選手の目線は大事にしたい
――今日の練習中も選手と一緒にボールを蹴っているシーンが多かったのですが、城福監督は今でも選手の目線を大事にしているのでしょうか?
城福 はい。選手がどう感じているのかは大事にしたいと思っています。これは選手に変にすり寄るという意味ではなくて、自分がプレーすることでわかることもあるから。終わった後にスタッフとボール回しをするのも、体が動かないようになりたくないのと、サッカーの楽しさを味わい続けていたいなと。
――練習よりボール回しのほうが長くなることもあるとか……。
城福 あります(苦笑)。ボール回しは選手の気持ちを理解するという面もありますし、サッカーをやる中で、こうなるとこうだよなというのが肌でわかる。いちばんは自分のストレス発散法なんですが(笑)。勝っても負けても、何連勝しても何連敗しても必ずやると決めています。
――城福監督は富士通で選手、コーチ、監督を務めた後、1998年にFC東京の前身の東京ガスに入りましたが、当時からプロの指導者になるという気持ちが強かったのでしょうか?
城福 富士通の社員を辞めて東京ガスにいくことになった時点で、それなりの覚悟はありましたが、イコール、「指導者になりたい」というわけではありませんでした。ただ、自分の中ではサッカーをもっと突き詰めたいという気持ちがありました。富士通のころも監督やコーチとして頑張ってきたという自負はあったけれども、サッカーのことはまだまだ勉強不足だった。ですので、東京ガスに入るにあたって「S級(ライセンス)を受講させてほしい」ということだけをお願いしました。
――城福監督はS級ライセンスを取るにあたって、どのような姿勢で取り組んだのでしょうか?
城福 私の中の目標は「何が何でもトップで受かること」。具体的な成績は聞いていないのでわかりませんが、取り組む姿勢だけは誰にも負けないつもりで受講しました。それまではテキストみたいなものはサッカーにない、教わるものなんてあるのかというのが表には出さないけれどどこかにあったのですが、S級を受けていた3カ月間はとにかくサッカーを学ぼうと。どんな講義も自分の身になると思って聞いていましたし、課題も自分の分だけじゃなくて人の分まで手伝いました。
――S級ライセンスのトップ合格を目指すことによって何を得たのでしょうか?
城福 この人が何を要求しているのか、何を伝えたいのか、評価の基準は何なのか。そこを突き詰めると見えてくるものがある。もしかしたら反面教師かもしれないけれど、それでもいい。その人の懐に入っていかないと、それも見えてこない。

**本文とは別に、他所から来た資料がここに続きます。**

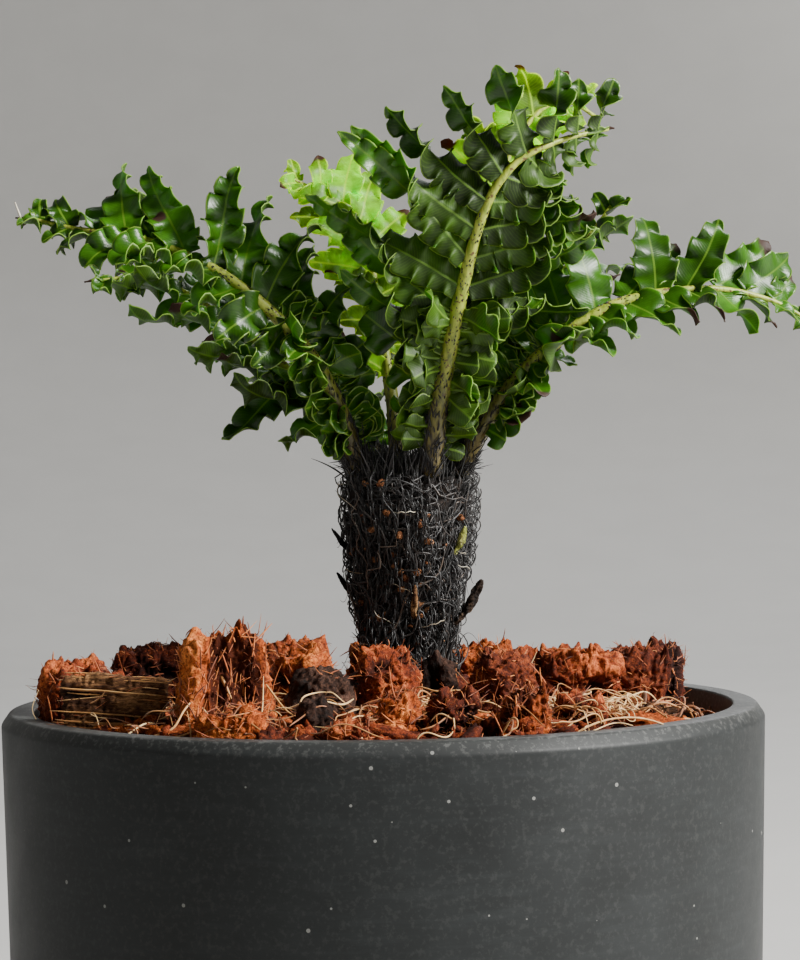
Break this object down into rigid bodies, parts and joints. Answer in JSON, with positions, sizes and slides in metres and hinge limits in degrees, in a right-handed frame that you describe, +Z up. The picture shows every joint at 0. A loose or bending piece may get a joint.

わかったつもりでいても何もわからない。S級に関しては私はそういうやり方を選んだわけです。
――S級ライセンス取得後の99年からは日本サッカー協会のナショナルトレセンコーチに就任します。協会のスタッフとして働く中でどんなことを学んだのでしょうか?
城福 ナショナルトレセンコーチは9地域あって、私は関東担当だったんですけれど、当時のコーチはほとんどがJリーグの監督になっています。協会の中では指導の指針を作ることも大事な仕事です。みんな個性的で自己主張もあって、だけど、何かを仕上げていかなければいけない。そういうことをみんなでやりきり、いろいろな人間の考え方に接することができたのは勉強になりました。
それから、協会スタッフのいちばんの特権はいろいろなチームを見に行けること。Jクラブの下部組織にも高校にも小学生のチームにも行ける。どんな環境でやっているのか、どんな指導者がいるのか、そういうことに接することができる。ナショナルトレセンコーチの仲間や、地域の指導者に接した財産はすごく大きかったと思います。
――いろいろな環境があって、いろいろなタイプの指導者がいたと思うのですが、他の指導の現場を見に行くのはオススメできますか?
城福 見に行かないよりは見に行ったほうがいい。ただ、同じものを見ても感じることや量は人それぞれ。例えば、ベンゲル(アーセナル監督)のところで学んだ人がベンゲルのようになるかといったらならないわけでしょう。このコーチはこういうコーチングをするのか、選手がどんな発想でやっているのか。見ようとすれば見えてくるし、見ようとしなければ見えてきません。何を感じるかは自分が決めること。それは誰も強制できなければ、手伝ってあげることもできない。
――ちなみに、どういうところを城福監督は重点的に見ているのか教えてもらえますか?
城福 テクニカルなところはもちろん見ます。ただ、それ以外では選手がどういう表情でやっているのかを見るようにしています。やらされているのか、自分からやっているのか、この試合に勝ちたいと思っているのか、誰かが視察に来たからやっているのか、指導者の考えが伝わっているのか、全員なのか一部の人間なのか、どういう伝わり方をしているのか……。それは私自身も監督をしながら気にするところです。